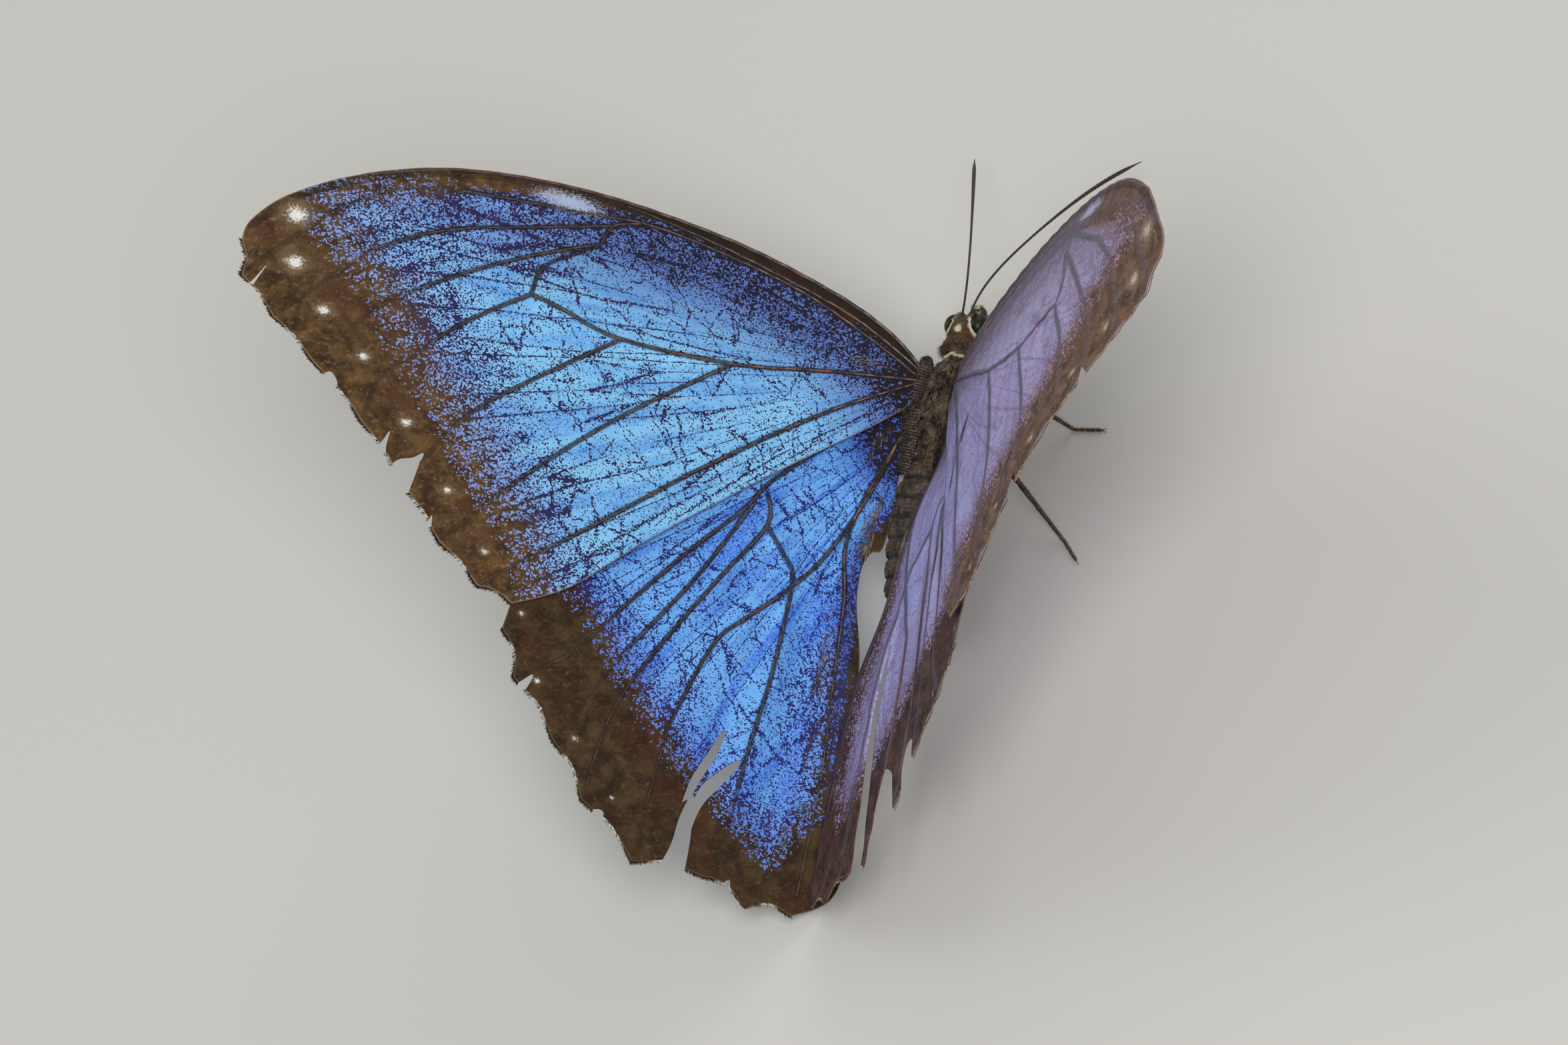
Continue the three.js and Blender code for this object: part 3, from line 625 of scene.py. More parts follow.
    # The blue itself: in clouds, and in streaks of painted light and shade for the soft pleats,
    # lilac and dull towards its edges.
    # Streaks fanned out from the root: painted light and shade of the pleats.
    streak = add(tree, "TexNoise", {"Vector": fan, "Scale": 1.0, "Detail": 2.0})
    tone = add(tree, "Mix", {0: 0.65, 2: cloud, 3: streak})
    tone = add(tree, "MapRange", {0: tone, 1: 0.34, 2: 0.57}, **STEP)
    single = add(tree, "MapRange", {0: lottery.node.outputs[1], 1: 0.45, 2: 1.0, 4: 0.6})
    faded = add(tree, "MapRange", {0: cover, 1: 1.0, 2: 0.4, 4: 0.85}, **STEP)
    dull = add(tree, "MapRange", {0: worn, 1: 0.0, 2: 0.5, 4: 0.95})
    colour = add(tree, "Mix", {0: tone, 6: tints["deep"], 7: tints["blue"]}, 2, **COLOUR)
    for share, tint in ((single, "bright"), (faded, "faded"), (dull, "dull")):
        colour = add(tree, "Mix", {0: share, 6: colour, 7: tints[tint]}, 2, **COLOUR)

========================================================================

* STATED TASK
Set down the listing above in full, please, exactly as it appears.

* FULL ANSWER
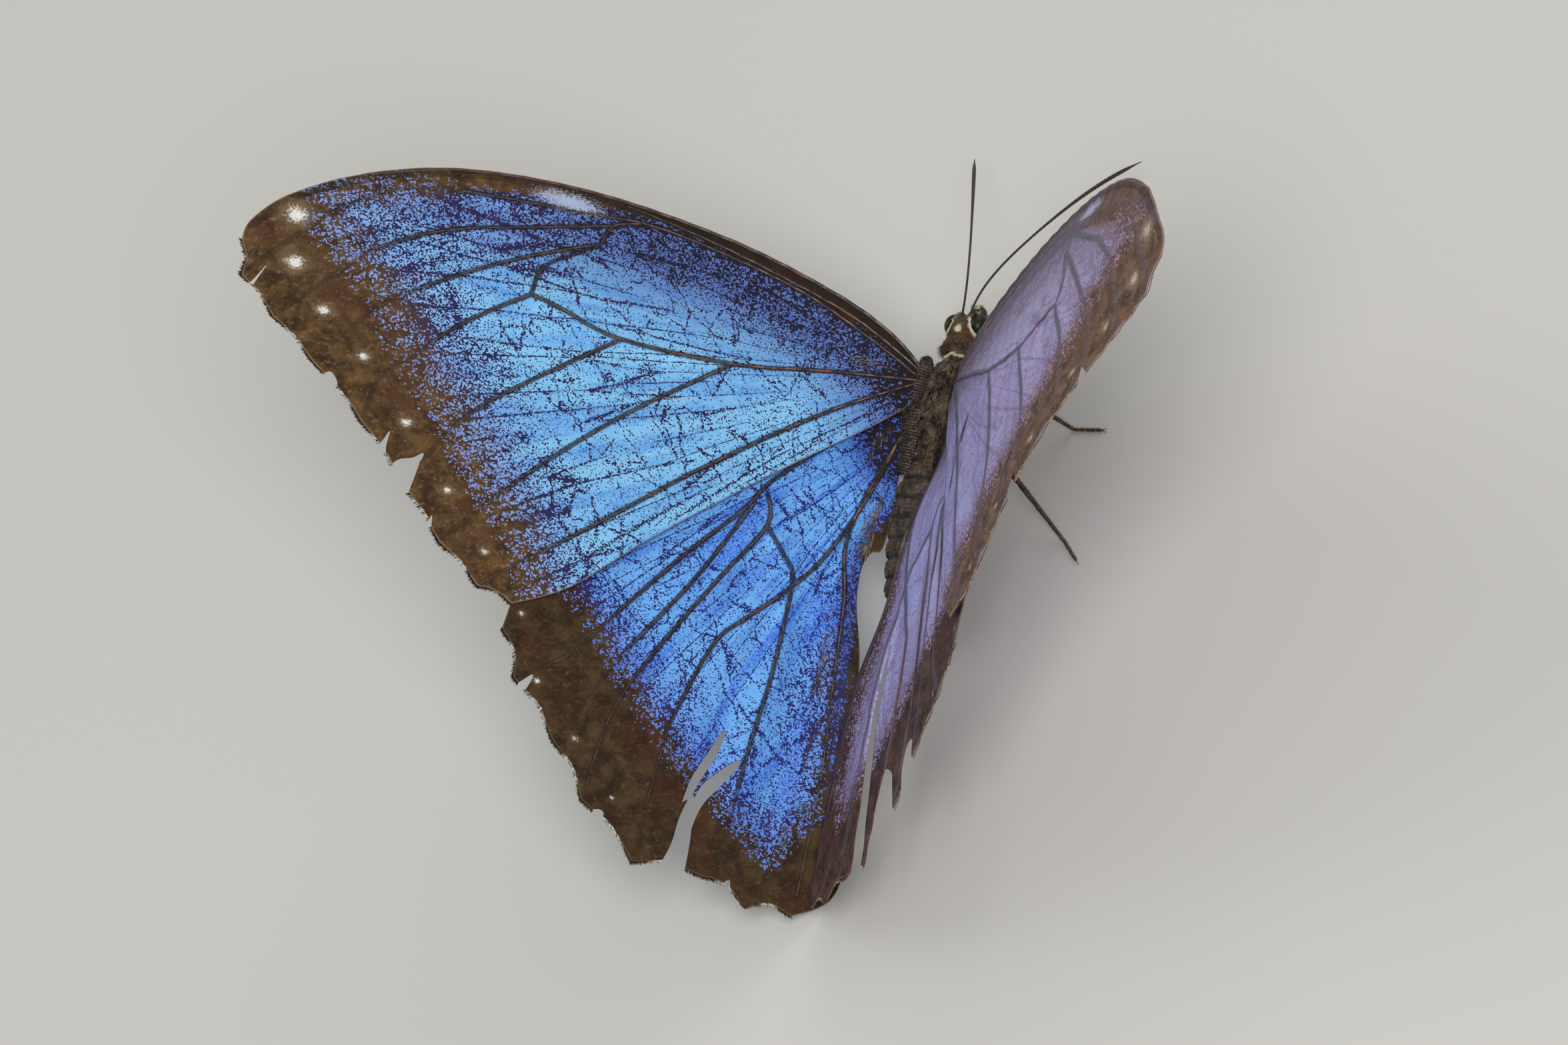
Continue the three.js and Blender code for this object: part 3, from line 625 of scene.py. More parts follow.
    # The blue itself: in clouds, and in streaks of painted light and shade for the soft pleats,
    # lilac and dull towards its edges.
    # Streaks fanned out from the root: painted light and shade of the pleats.
    streak = add(tree, "TexNoise", {"Vector": fan, "Scale": 1.0, "Detail": 2.0})
    tone = add(tree, "Mix", {0: 0.65, 2: cloud, 3: streak})
    tone = add(tree, "MapRange", {0: tone, 1: 0.34, 2: 0.57}, **STEP)
    single = add(tree, "MapRange", {0: lottery.node.outputs[1], 1: 0.45, 2: 1.0, 4: 0.6})
    faded = add(tree, "MapRange", {0: cover, 1: 1.0, 2: 0.4, 4: 0.85}, **STEP)
    dull = add(tree, "MapRange", {0: worn, 1: 0.0, 2: 0.5, 4: 0.95})
    colour = add(tree, "Mix", {0: tone, 6: tints["deep"], 7: tints["blue"]}, 2, **COLOUR)
    for share, tint in ((single, "bright"), (faded, "faded"), (dull, "dull")):
        colour = add(tree, "Mix", {0: share, 6: colour, 7: tints[tint]}, 2, **COLOUR)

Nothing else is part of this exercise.